The typical workflow requires three steps:
- Call
zero_grad()to clear any previously accumulated gradients. - For each sample in a calibration batch, call
accumulate_grad(model)to accumulate the squared gradients (grad.pow(2)) across model parameters. - Call
__call__(group)to compute the final importance scores for a given pruning group.
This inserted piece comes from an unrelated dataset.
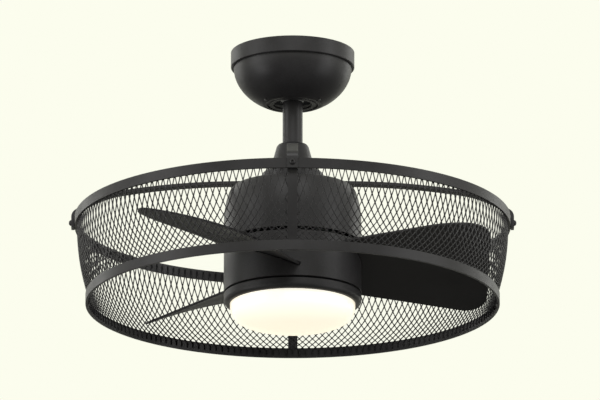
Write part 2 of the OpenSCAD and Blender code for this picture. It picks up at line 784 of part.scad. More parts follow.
module motor_housing() {
    inner = [for (p = housing_side()) p - [shell_t, shell_t]];
    color(paint) difference() {
        rotate_extrude() polygon(concat([[shaft_r, housing_z]], housing_side(),
            [[motor_r, housing_end_z], [drum_in_r, housing_end_z]], reversed(inner),
            [[shaft_r, housing_z - shell_t]]));
        hub_bolt_spots() disc(hub_bolt_r, housing_z + 1, shell_t + 2);
    }
}

module controller_board() {
    color("#2e5e3e") union() {
        tube(board_r, shaft_r + 6, board_z, board_t);
        around([for (i = [0:QUARTERS - 1]) i * 90]) translate([hub_r - board_post_r - shell_t, 0, 0])
            disc(board_post_r, housing_z - shell_t, housing_z - shell_t - board_z);
        around([30, 150, 270]) translate([board_r - board_part_in, 0, 0])
            disc(board_part_r, board_z - board_t, board_part_h);
    }
}

module motor_shaft() {
    color(steel) tube(shaft_r, shaft_bore_r, shaft_top_z, shaft_top_z - shaft_end_z);
}

tooth_w = 6;
tooth_tip_t = 3;
yoke_r = 28;
coil_in_r = yoke_r + 1;
coil_out_r = stator_r - tooth_tip_t - 0.5;
coil_t = coil_in_r * tan(180 / teeth) - tooth_w / 2 - 0.3;
coil_over = 4;

module stator_core() {
    tooth_a = 360 / teeth;
    color(steel) translate([0, 0, stator_z]) linear_extrude(stator_h) union() {
        difference() {
            circle(r = yoke_r);
            circle(r = shaft_r);
        }
        difference() {
            circle(r = stator_r);
            circle(r = stator_r - tooth_tip_t);
            around([for (i = [0:teeth - 1]) (i + 0.5) * tooth_a])
                translate([0, -tooth_w / 4]) square([stator_r + 1, tooth_w / 2]);
        }
        around([for (i = [0:teeth - 1]) i * tooth_a])
            translate([yoke_r - 1, -tooth_w / 2]) square([stator_r - yoke_r - 1, tooth_w]);
    }
}

module stator_windings() {
    color("#a8632f") around([for (i = [0:teeth - 1]) i * 360 / teeth]) difference() {
        translate([coil_in_r, -tooth_w / 2 - coil_t, stator_z - coil_over])
            cube([coil_out_r - coil_in_r, tooth_w + 2 * coil_t, stator_h + 2 * coil_over]);
        translate([coil_in_r - 1, -tooth_w / 2, stator_z])
            cube([coil_out_r - coil_in_r + 2, tooth_w, stator_h]);
    }
}

module magnet_ring() {
    color("#3d3f42") tube(rotor_wall_r, rotor_in_r, stator_z + stator_h + magnet_over,
        stator_h + 2 * magnet_over);
}

module rotor_upper_shell() {
    color(zinc) union() {
        tube(rotor_out_r, bearing_r - 2, upper_bearing_z, rotor_plate_t);
        tube(bearing_r + boss_t, bearing_r, upper_bearing_z + bearing_w, bearing_w);
        tube(rotor_out_r, rotor_wall_r, upper_bearing_z,
            upper_bearing_z - rotor_end_z - rotor_plate_t);
    }
}

module rotor_lower_shell() {
    color(zinc) tube(rotor_out_r, shaft_r + bore_clear, rotor_end_z + rotor_plate_t, rotor_plate_t);
}

module inner_race(z) {
    color(steel) translate([0, 0, z]) rotate_extrude() difference() {
        translate([shaft_r, 0]) square([race_pitch_r - race_half_gap - shaft_r, bearing_w]);
        translate([race_pitch_r, bearing_w / 2]) circle(r = bearing_ball_r + bearing_gap);
    }
}

module outer_race(z) {
    color(steel) translate([0, 0, z]) rotate_extrude() difference() {
        translate([race_pitch_r + race_half_gap, 0])
            square([bearing_r - race_pitch_r - race_half_gap, bearing_w]);
        translate([race_pitch_r, bearing_w / 2]) circle(r = bearing_ball_r + bearing_gap);
    }
}

// The balls of a bearing and the retainer that spaces them
module ball_set(z) {
    angles = [for (i = [0:bearing_balls - 1]) i * 360 / bearing_balls];
    color("#d8dadc") translate([0, 0, z + bearing_w / 2]) {
        around(angles) translate([race_pitch_r, 0, 0]) sphere(r = bearing_ball_r);
        difference() {
            tube(race_pitch_r + 0.8, race_pitch_r - 0.8, retainer_h / 2, retainer_h);
            around(angles) translate([race_pitch_r - 2, 0, 0]) rotate([0, 90, 0])
                cylinder(r = bearing_ball_r + bearing_gap, h = 4);
        }
    }
}

// ---- Drum and blades ----

// A blade's own plane: x out along the blade, y across it, z through its thickness
module blade_plane(i) {
    rotate([0, 0, first_blade + (i - 1) * 360 / BLADES]) translate([0, 0, blade_z])
        rotate([-blade_pitch, 0, 0]) children();
}

module all_blade_planes() {
    for (i = [1:BLADES]) blade_plane(i) children();
}

// The bow across a blade, rise above its middle face, from its leading to its trailing side
function bow_line(rise) =
    [for (i = [-bow_steps:bow_steps]) let (y = lead_max * i / bow_steps)
        [y, sqrt(blade_bow_r * blade_bow_r - y * y) - blade_bow_r + rise]];

// A shape given by its outline across the blade, run along the blade
module along_blade(outline) {
    rotate([90, 0, 90]) linear_extrude(2 * blade_reach) polygon(outline);
}

// A flat outline as a bowed sheet, thicker than a blade by spare on each face
module bowed_sheet(spare) {
    edge = blade_t / 2 + spare;
    back = bow_line(-edge);
    intersection() {
        translate([0, 0, -lead_max]) linear_extrude(2 * lead_max) children();
        along_blade(concat(bow_line(edge), [for (i = [1:len(back)]) back[len(back) - i]]));
    }
}

// A spot on the blade's middle face, square to the bow
module on_bow(spot) {
    translate([0, 0, -blade_bow_r]) rotate([-asin(spot[1] / blade_bow_r), 0, 0])
        translate([spot[0], 0, blade_bow_r]) children();
}

function lead_y(x) = -lead_root - lead_flare * (x - flare_start);
function trail_y(x) = trail_root + trail_flare * (x - flare_start);

// The blade's outline: a tang inside the drum, flared edges and a blunt end, round at both corners
function blade_outline() =
    let (trail_end = [blade_reach, trail_y(blade_reach)],
         lead_end = [blade_reach - tip_slant * (trail_end[1] + lead_max), -lead_max],
         lead_bend = [lead_bend_x, -lead_max],
         lead_bend_r = lead_room * (lead_end[0] - lead_corner_r - lead_bend_x)
             / tan(atan(lead_flare) / 2),
         lead_in = [lead_in_x, lead_y(lead_in_x)],
         trail_in = [trail_in_x, trail_y(trail_in_x)])
    concat([[blade_in_x, -blade_in_w / 2], lead_in],
        rounded(lead_in, lead_bend, lead_end, lead_bend_r, 6),
        rounded(lead_bend, lead_end, trail_end, lead_corner_r, 12),
        rounded(lead_end, trail_end, trail_in, trail_corner_r, 12),
        [trail_in, [blade_in_x, blade_in_w / 2]]);

module blade(i) {
    color("#454341") blade_plane(i) difference() {
        bowed_sheet(0) polygon(blade_outline());
        blade_bolts(0);
    }
}

// The blade screws' shanks, and their heads where head is above 0
module blade_bolts(head) {
    for (spot = blade_screw_spots) on_bow(spot) {
        disc(blade_screw_r, blade_t / 2, blade_t + pad_t);
        if (head > 0) disc(blade_head_r, blade_t / 2 + head, head);
    }
}

module blade_screws() {
    color(zinc) all_blade_planes() blade_bolts(blade_head_h);
}

module blade_hub() {
    seat_z = drum_z - shell_t;
    color(zinc) difference() {
        union() {
            disc(barrel_r, rotor_end_z, rotor_end_z - lower_bearing_z);
            disc(shelf_r, seat_z, shelf_t);
            all_blade_planes() intersection() {
                translate([0, -pad_w / 2, -blade_t / 2 - pad_t]) cube([pad_reach, pad_w, pad_t]);
                along_blade(concat(bow_line(-blade_t / 2),
                    [[lead_max, -lead_max], [-lead_max, -lead_max]]));
            }
        }
        disc(shaft_r + bore_clear, rotor_end_z + 1, rotor_end_z + 2 - lower_bearing_z);
        disc(bearing_r, lower_bearing_z + bearing_w, bearing_w + 1);
        all_blade_planes() blade_bolts(0);
    }
}

module drum_cover() {
    color(paint) difference() {
        union() {
            tube(motor_r, drum_in_r, drum_z, drum_h);
            tube(motor_r, barrel_r, drum_z, shell_t);
        }
        all_blade_planes() bowed_sheet(slot_gap) polygon([
            [slot_in_x, lead_y(slot_in_x) - slot_gap], [slot_out_x, lead_y(slot_out_x) - slot_gap],
            [slot_out_x, trail_y(slot_out_x) + slot_gap],
            [slot_in_x, trail_y(slot_in_x) + slot_gap]]);
    }
}

module drum_base() {
    color(paint) tube(drum_in_r, shaft_r + bore_clear, drum_end_z + shell_t, shell_t);
}

// ---- Light ----

bezel_spots = [30, 150, 270];
bezel_ledge_r = drum_in_r - 5;
bezel_screws_r = drum_in_r - 2.5;

module bezel_spot() {
    around(bezel_spots) translate([bezel_screws_r, 0, 0]) children();
}

module light_plate() {
    color(zinc) difference() {
        union() {
            disc(drum_in_r, light_plate_z, light_plate_t);
            disc(light_boss_r, led_board_z, light_boss_h);
        }
        disc(shaft_r, light_plate_z + 1, 10);
        bezel_spot() disc(bezel_screw_r, light_plate_z + 1, light_plate_t + 2);
    }
}

module shaft_nut() {
    color(zinc) difference() {
        translate([0, 0, shaft_nut_z - shaft_nut_h]) cylinder(r = shaft_r + 4.5, h = shaft_nut_h, $fn = 6);
        disc(shaft_r, shaft_nut_z + 1, shaft_nut_h + 2);
    }
}

// The light's circuit board, with its rings of light emitting chips
module led_board() {
    chip_w = 4;
    chip_h = 1;
    color("#e9e9e4") union() {
        tube(led_board_r, light_boss_r + 2, led_board_z, led_board_t);
        for (ring = [0.45, 0.68, 0.9]) around([for (i = [0:11]) (i + ring) * 30])
            translate([led_board_r * ring - chip_w / 2, -chip_w / 2, led_board_z - led_board_t - chip_h])
                cube([chip_w, chip_w, chip_h + led_board_t / 2]);
    }
}

module light_bezel() {
    corner = [motor_r - bezel_round_r, bezel_end_z + bezel_round_r];
    lip_r = diffuser_r + 0.2;
    ledge_z = led_board_z;
    color(paint) difference() {
        rotate_extrude() polygon(concat(
            [[motor_r, bezel_z]], arc(corner, bezel_round_r, 0, -90, 8),
            [[lip_r, bezel_end_z], [lip_r, bezel_end_z + lip_t]],
            arc(corner, bezel_round_r - lip_t, -90, 0, 8),
            [[drum_in_r, ledge_z - lip_t], [bezel_ledge_r, ledge_z - lip_t],
             [bezel_ledge_r, ledge_z], [drum_in_r, ledge_z], [drum_in_r, bezel_z]]));
        bezel_spot() disc(bezel_screw_r, ledge_z + 1, lip_t + 2);
    }
}

module bezel_screws() {
    color(zinc) bezel_spot() {
        disc(bezel_head_r, light_plate_z + bezel_head_h, bezel_head_h);
        disc(bezel_screw_r, light_plate_z, light_plate_t + lip_t);
    }
}

module diffuser() {
    seat = bezel_end_z + lip_t;
    function bowl(t) = bulge([0, 0], diffuser_r - t, diffuser_h - t, diffuser_power, 20);
    color("#f4efe2") rotate_extrude() polygon(concat(
        [[diffuser_r - diffuser_t, seat + flange_w], [diffuser_r + flange_w, seat + flange_w],
         [diffuser_r + flange_w, seat], [diffuser_r, seat]],
        [for (p = bowl(0)) [p[0], bezel_end_z - p[1]]],
        [for (p = reversed(bowl(diffuser_t))) [p[0], bezel_end_z - p[1]]]));
}

// ---- The assembly ----

ceiling_bracket();
canopy_cover();
canopy_trim_ring();
canopy_collar();
canopy_screws();
receiver_box();
hanger_ball();
ball_pin();
downrod();
rod_coupling();
coupling_pin();
coupling_set_screws();
bell_cover();
cage_hub();
hub_screws();
top_ring();
bottom_ring();
cage_screws();
cage_nuts();
motor_housing();
controller_board();
motor_shaft();
stator_core();
stator_windings();
magnet_ring();
rotor_upper_shell();
rotor_lower_shell();
drum_cover();
drum_base();
blade_hub();
blade_screws();
inner_race(upper_bearing_z);  // upper_inner_race
outer_race(upper_bearing_z);  // upper_outer_race
ball_set(upper_bearing_z);  // upper_ball_set
inner_race(lower_bearing_z);  // lower_inner_race
outer_race(lower_bearing_z);  // lower_outer_race
ball_set(lower_bearing_z);  // lower_ball_set
light_plate();
shaft_nut();
led_board();
light_bezel();
bezel_screws();
diffuser();
for (i = [1:QUARTERS]) {
    cage_arm(i);
    cage_strap(i);
    mesh_panel(i);
}
for (i = [1:BLADES]) blade(i);
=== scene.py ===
# %% [markdown]
# # A caged ceiling fan with a light
#
# The fan hangs from a ceiling on a short pipe. Three wide blades turn inside a round cage of
# diamond mesh, and an opal lamp glows under them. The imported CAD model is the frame: it already
# holds every part in its true place and size. This lesson dresses it: the cage gets its fine
# mesh, the sheet metal gets rounded edges, and each part gets the finish of the real material.

# %% Load the frame
import json
import math

import bmesh
import bpy
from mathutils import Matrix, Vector

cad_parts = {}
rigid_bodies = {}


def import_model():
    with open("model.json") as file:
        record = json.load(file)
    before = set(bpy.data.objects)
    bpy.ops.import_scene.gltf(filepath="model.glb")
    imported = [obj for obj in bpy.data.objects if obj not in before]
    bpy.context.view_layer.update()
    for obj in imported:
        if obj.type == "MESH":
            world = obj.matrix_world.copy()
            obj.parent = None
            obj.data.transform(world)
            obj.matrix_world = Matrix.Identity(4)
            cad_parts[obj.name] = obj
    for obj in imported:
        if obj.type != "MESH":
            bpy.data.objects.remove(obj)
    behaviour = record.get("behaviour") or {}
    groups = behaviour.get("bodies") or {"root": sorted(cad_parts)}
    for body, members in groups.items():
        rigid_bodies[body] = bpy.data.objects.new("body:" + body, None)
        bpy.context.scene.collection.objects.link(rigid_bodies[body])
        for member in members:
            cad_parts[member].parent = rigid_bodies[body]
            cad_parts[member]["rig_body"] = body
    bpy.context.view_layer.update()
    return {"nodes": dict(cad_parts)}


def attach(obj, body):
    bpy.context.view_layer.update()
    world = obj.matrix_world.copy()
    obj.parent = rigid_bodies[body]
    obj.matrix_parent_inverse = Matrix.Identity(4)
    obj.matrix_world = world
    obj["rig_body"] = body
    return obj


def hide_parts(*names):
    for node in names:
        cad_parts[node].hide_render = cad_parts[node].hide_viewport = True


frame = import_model()
MM = 0.001

# %% [markdown]
# ## Two small helpers
#
# A shader wants linear colour, but people read colours as hex codes, so one function turns one
# into the other. The second adds a node to any tree, sets it up and links it, which keeps every
# tree below down to one line for each node.

# %% Helpers
def linear(hex_code, alpha=1.0):
    """A hex colour as the linear red, green, blue and alpha that a socket wants."""
    parts = [int(hex_code[i:i + 2], 16) / 255 for i in (1, 3, 5)]
    return (*[p / 12.92 if p <= 0.04045 else ((p + 0.055) / 1.055) ** 2.4 for p in parts], alpha)


def add(tree, kind, inputs=None, **settings):
    """Adds a node. Each input is a value, or the output socket that feeds it."""
    node = tree.nodes.new(kind)
    for name, value in settings.items():
        setattr(node, name, value)
    for socket, value in (inputs or {}).items():
        if isinstance(value, bpy.types.NodeSocket):
            tree.links.new(value, node.inputs[socket])
        else:
            node.inputs[socket].default_value = value
    return node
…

This three-step pattern ensures that the diagonal Hessian estimate reflects the curvature information from the calibration data before importance scores are computed.
Code Reference
Source Location
- Repository
Torch-Pruning- File
torch_pruning/pruner/importance.py- Lines
- 662--816
Signature
class GroupHessianImportance(GroupMagnitudeImportance):
def __init__(self,
group_reduction: str = "mean",
normalizer: str = 'mean',
bias: bool = False,
target_types: list = [_ConvNd, Linear, _BatchNorm, LayerNorm]):
Additional Methods
def zero_grad(self):
"""Clear accumulated gradients."""
def accumulate_grad(self, model):
"""Accumulate grad.pow(2) for all target parameters in the model."""
Import
from torch_pruning.pruner.importance import GroupHessianImportance
I/O Contract
Constructor Inputs
| Name | Type | Default | Description |
|---|---|---|---|
group_reduction |
str | "mean" | Reduction method to aggregate per-parameter importance within a group (e.g., "mean", "sum", "max") |
normalizer |
str | "mean" | Normalization strategy applied to importance scores (e.g., "mean", "sum", "max", "gaussian") |
bias |
bool | False | Whether to include bias parameters in importance computation |
target_types |
list | [_ConvNd, Linear, _BatchNorm, LayerNorm] | Module types whose parameters are considered for importance scoring |
Methods
| Method | Input | Output | Description |
|---|---|---|---|
zero_grad() |
(none) | (none) | Clears all accumulated squared gradients |
accumulate_grad(model) |
model (nn.Module) |
(none) | Accumulates grad.pow(2) for each parameter in the model
|
__call__(group) |
group (Group) |
1-D torch.Tensor or None |
Returns importance scores for each channel in the group, or None if the group contains no target types |
Usage Examples
Per-Sample Gradient Loop Pattern
import torch
from torch_pruning.pruner.importance import GroupHessianImportance
# Initialize the importance estimator
imp = GroupHessianImportance()
# Clear any previously accumulated gradients
imp.zero_grad()
# Accumulate squared gradients over calibration samples
for batch in calibration_loader:
inputs, targets = batch
outputs = model(inputs)
loss = loss_fn(outputs, targets)
loss.backward()
imp.accumulate_grad(model)
model.zero_grad()
# Compute importance for a specific pruning group
importance_scores = imp(group)